His own work is definitely a conscious attempt to embody that authenticity and integrate different cultural strands into a cohesive, entertaining and unique whole. Even as he continues to tour, expanding his live show with the use of drum machines and samplers to extend and reconstruct the album tracks, Chyno is already looking for the next step on his musical journey, a collaborative project with producer Al Rajul al-Hadidi.
 
Merchants of Menace will draw on his love for the lyrical acrobatics of groups like the Wu Tang Clan (for evidence of that see his fantastic rework of Shimmy Shimmy Ya by the late great rapper ODB) and solo artists like Lupe Fiasco.
 
Chyno says "Artists have an obligation to reflect the world" (Photo Courtesy of Chyno/Facebook)
 
If the fruits of their labour released so far, like the eccentric, catchy Zam Zam are anything to go by, then their upcoming projects will have fans running to Google to unpick the layers of meaning.
 
This project gives the full rap genius geek in Chyno room to flourish and thrive. He wants to stimulate that same immersive listening and learning in his audience.
 
"It's nerdy hip-hop Middle Eastern style; not just video game and movie references, but historical and cultural ones. It’s got Bukowski and Murakami references too,” he said. “I've already written eight songs. I like that whole spirit and mystique. I like researching different things.
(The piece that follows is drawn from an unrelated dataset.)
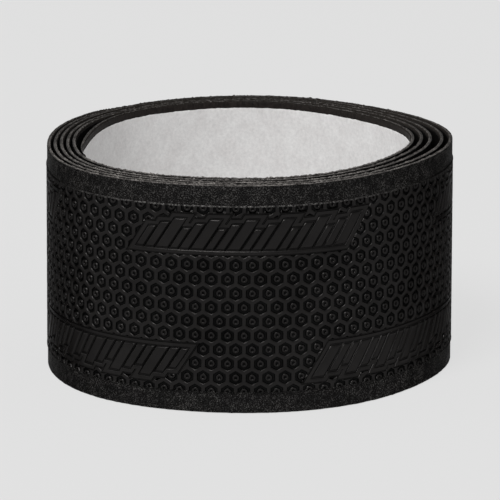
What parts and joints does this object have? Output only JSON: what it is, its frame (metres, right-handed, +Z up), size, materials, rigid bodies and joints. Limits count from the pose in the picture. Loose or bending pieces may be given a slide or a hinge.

I go online and go crazy and get lost in research and find my zone that way.”
 
Politics run through Chyno’s work and it’s something he feels artists should not shy away from. 
 
“Artists have an obligation to reflect the world. I don’t know about politics. You just have to reflect your world honestly,” he said. “If you are politically charged, then that should be reflected. It’s about asking how does the character in the narrative feel? Rather than regurgitating what’s in the news. It’s a universal feeling. Everyone wants to feel belonging.”